As systems grow, a common failure is semantic drift between:

  • frontend and backend
  • service A and service B
  • your API and a customer integration

Contract tests exist to pin down:

  • request shapes
  • response shapes
  • error behaviors
  • compatibility promises

You don’t need heavyweight tooling to get value. Even a shared schema and a set of examples can prevent breakage.

The key principle: contract changes should be deliberate, versioned, and communicated.

For SaaS founders: contract breakage is support load and churn. Contracts are a product surface.

End-to-end tests: protect critical user journeys (and keep them few)

E2E tests are expensive but powerful.

They’re worth it for:

  • revenue flows (checkout, upgrades, cancellations)
  • core activation workflows (setup, invite, first success)
  • high-risk permissions workflows
  • integration workflows where user behavior spans many services

E2E tests should be:

  • few
  • stable
  • focused on what truly matters

Anti-pattern: turning E2E into a full regression suite. It becomes slow, flaky, and ignored.

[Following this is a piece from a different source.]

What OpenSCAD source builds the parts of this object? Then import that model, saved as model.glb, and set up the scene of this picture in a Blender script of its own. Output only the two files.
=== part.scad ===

Choosing E2E tests: the “board meeting rule”

A useful heuristic for prioritizing E2E coverage:

If this breaks in production, would you be explaining it in a board meeting or a postmortem?

If yes, it deserves a strong form of coverage (often E2E + monitoring).

If not, prefer cheaper layers.

Keeping E2E stable

Flakiness kills trust.

E2E tests are most stable when you:

  • use stable selectors (avoid “find the third button”)
  • control test data (seeded fixtures)
  • isolate state (clean tenant/workspace per test)
  • avoid timing assumptions (wait for conditions, not sleeps)
  • keep the environment production-like

If E2E tests are unreliable, teams stop shipping or they stop listening. Both outcomes are bad.

A portfolio strategy that works in practice

Instead of the “test pyramid” as a rule, use it as a pressure gauge.

A healthy portfolio in many SaaS teams looks like:

  • lots of unit tests for pure logic
  • enough integration tests to trust boundaries (DB, API, auth)
  • a small E2E set for critical journeys
  • smoke tests + monitoring in production

When a bug ships, ask:

  • What test would have caught it?
  • At what level would that test be cheapest and most stable?

That question produces better strategy than ideology.

The “speed vs confidence” tradeoff is real (and measurable)

Teams often feel stuck:

  • “If we add more tests, we’ll ship slower.”
  • “If we ship faster, we’ll break things.”

The solution is to measure both sides.

Useful metrics:

  • PR lead time: time from opening a PR to merge.
  • Time to feedback: how quickly a developer knows if they broke something.
  • Change failure rate: how often deployments cause incidents.
  • MTTR: mean time to recover.
  • Flake rate: percentage of test runs failing nondeterministically.

A mature testing strategy improves delivery speed by improving feedback quality.

Flakiness is a product problem

Flaky tests are not “just annoying.” They train the team to distrust feedback.

If developers learn that CI is random, they stop believing red builds. Your safety system collapses.

Common causes:

  • timing assumptions
  • shared state between tests
  • nondeterministic data
  • reliance on UI selectors that change
  • environments that drift

Practical anti-flake tactics:

  • make tests idempotent
  • seed deterministic data
  • use explicit waits for real conditions
  • control time (fake timers) where appropriate
  • remove hidden dependencies (network, clock, randomness)

A useful policy:

  • Treat flakes as defects.
  • Track them.
  • Fix them within a short window.

The payoff is immediate: engineers trust CI again.

Test data: the hidden cost center

Many test suites become painful because test data is unmanaged.

A few practical practices:

  • Use factories/builders to create objects with sensible defaults.
  • Keep fixtures minimal and intention-revealing.
  • Create “golden datasets” for complex flows (billing, permissions).
  • Avoid shared mutable state across tests.

For E2E and integration tests, it’s often worth investing in a deterministic “test tenant” creation flow so every test starts clean.

CI strategy: optimize for fast feedback first

Your CI pipeline is part of your testing strategy.

A common failure mode:

  • CI takes 45 minutes.
  • Engineers parallelize work in branches.
  • Merge becomes painful.
  • Everyone starts skipping tests.

A practical pipeline structure:

  • Tier 1 (minutes): unit tests + lint + type checks
  • Tier 2 (minutes): integration tests (DB/API)
  • Tier 3 (selective): E2E critical journeys
  • Tier 4 (nightly): broader E2E, performance, fuzz tests

The idea is to protect the mainline while keeping everyday feedback fast.

If you can’t make E2E fast enough to run per PR, keep the E2E set tiny and move broader coverage to scheduled runs.

Tests + observability: your two safety nets

Testing and monitoring complement each other:

  • tests reduce known failure modes before shipping
  • observability helps you detect and debug unknown failures after shipping

A mature team pairs:

  • a small, meaningful E2E set
  • strong integration tests
  • good logs/metrics/traces
  • production monitors (synthetics, canaries)

The result is not “perfect quality.” It’s predictable shipping with fast recovery.

A practical checklist for your next quarter

If you want a concrete plan, start here:

  • Identify the top 5 failure modes (product impact).
  • For each, decide the cheapest stable test level that would catch it.
  • Add 3–10 critical E2E tests (and stop there).
  • Add integration tests around DB queries, auth, and serialization.
  • Invest in deterministic test data.
  • Track flake rate and fix flakes aggressively.
  • Add production monitors for the most expensive failures.

If you do just that, your testing strategy will stop being a philosophical debate and start being an operational advantage.